The smell coming from Birch Stream got so bad last April that the Department of Environmental Protection investigated and found an abundance of propylene glycol, an ingredient in the de-icer used by the airport and the adjacent Maine Air National Guard. To the credit of the city, it quickly made plans to install a drainage system to prevent the de-icer from reaching the stream. But that won’t stop other pollutants – tests found elevated levels of heavy metals, jet fuel, gasoline and oil – from entering the stream and it doesn’t clean up the pollution in the stream bed.

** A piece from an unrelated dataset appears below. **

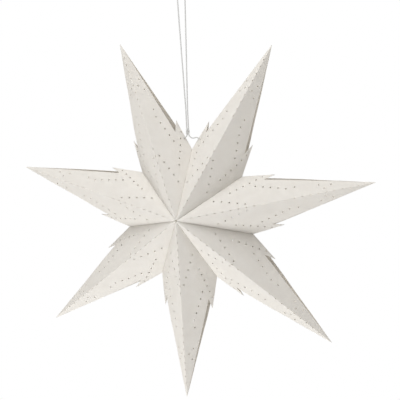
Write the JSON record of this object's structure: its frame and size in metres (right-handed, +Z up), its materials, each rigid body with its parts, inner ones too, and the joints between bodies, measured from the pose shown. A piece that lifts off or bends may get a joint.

The state and the city disagree over which of them is responsible for investigating this problem, and their dispute has so frustrated the Griffin Park parents that the parents have given the city two weeks to meet a series of demands or they and the environmental group Maine Rivers will bring in lawyers and ensure the process becomes painful, protracted and pricey. The parents want air-quality testing, health and environmental assessments, restoration of the stream, improved drainage, public information meetings and the phone numbers of city and state officials to contact.
The last item may be the most important: Had the city assigned someone to help these parents navigate the bureaucracy, their list of demands probably would not have been created. It’s not too late for Bangor to take the reasonable steps demanded and turn this situation into a positive demonstration of its ability to balance its business and residential obligations.